If you've ever seen Black Swan's Gabe Sanchez make a drink, you know he takes his profession of tending bar seriously. He focuses on drink-making like a chemist. You will sit and watch him drop a tincture from New Orelans in your drink, and he will tell you what its health benefits are. Or, perhaps you will watch him sear a peach with some sort of futuristic laser and then skillfully balance it over your whiskey drink. Regardless, there's going to be some alchemy. And then you will be drunk. Science is golden.

Patrick Williams

The former Tejano bar near the corner of Peak and Elm streets was just waiting for the right person. That person was Brooke Humphries, owner of Barcadia, Beauty Bar and the newly opened Mudsmith coffee shop. As a veteran of the Dallas club/DJ/house music scene, she's turned It'll Do into an East Dallas dance club where bottle service and status don't apply. Hopefully, her flag-planting will get some other businesses to follow suit in East Ellum.

Doyle Rader
Boilermaker, Grandpa's Glory

As Mojo Nixon sang, "Elvis is everywhere," and that is especially true of the Single Wide, Double Wide's little sister on Greenville. From the bust of Mr. Presley behind the bar, to the Elvis pinball machine on the back wall, you need only one guess as to who their patron saint is.

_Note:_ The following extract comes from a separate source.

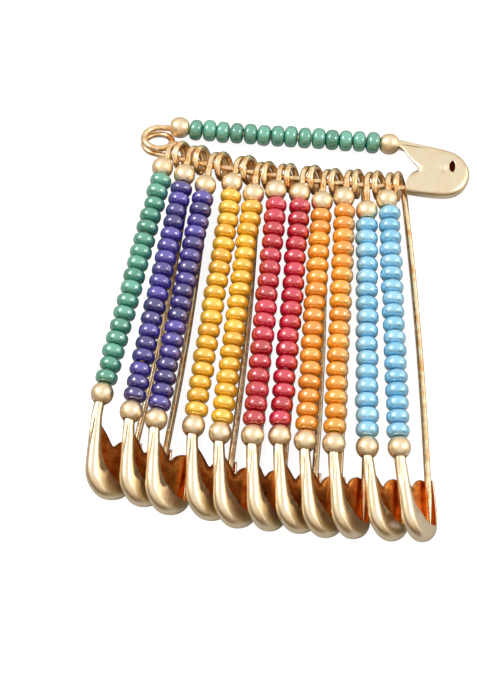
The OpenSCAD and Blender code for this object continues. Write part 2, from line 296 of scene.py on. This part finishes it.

Best Place to Hear an Obscure '80s Synth Band While Drinking Craft Beer

Strangeways

Isn't that what we all really want? A place to hear a Grauzone song while drinking PranQster out of a goblet? This dive is what East Dallas needs more of, a reappropriated space (it looks like it might have been an auto body shop at one point) that has a dizzying beer selection, provides a moping place away from Deep Ellum or Uptown and plays the Smiths at least three times a night.

So you're all grown up. You're a few years out of college and climbing the professional ladder. Maybe you even have a wife. Still, from time to time you can't help but yearn for the days of popped collars and keg stands and stumbling to class on no sleep and reeking of cheap whiskey. That's where the Katy Trail Ice House comes in. Sure, it gets points for its enormous shaded patio and beer glasses the size of a donkey's head, but it's the atmosphere that makes it unique. Nowhere else in Dallas captures the fuck-the-world casualness of a Friday night in college: just getting together with some bros, kicking back some donkey-head-sized brewskis and welcoming the weekend by punishing your liver. Keg stands, alas, are discouraged.

Deep Ellum's newest drinkery has a backlit bar outlined with beautiful cutouts of the bar's namesake bird, a row of shiny red stools and an exceptionally beautiful waitstaff. The tunes range from old blues to the sugariest Top 40, but the crowd is always friendly and there's never a shortage of places to sit: at the bar, on the velvet couches upstairs or outside on the back patio, where you can toss beanbags and make a few new friends. Despite its glam vibe and the fancy cocktails on offer, the small size of the place makes it feel like a friendly neighborhood spot. But we don't think anybody would bat an eye if you got the urge to wear your favorite corset there while sipping a sidecar. And that is always a very good thing.

You know it's a good bar when all of the city's top bartenders go there to hang out after they punch the clock at their respective bars. Such is the case with The Windmill Lounge, which has earned its place as the elder statesman of the local cocktail craft. That's because long before the current mixology trend was in fashion, owners Charlie Papaceno and Louise Owens were sliding classic cocktails down the bar. Not to mention that they've been drinking for a collective 60-odd years, a length of time that makes any liver cower in fear. But if you just want a Budweiser and a shot, they're happy to serve that, too. Look around the bar, it's what all those bartenders are drinking anyway.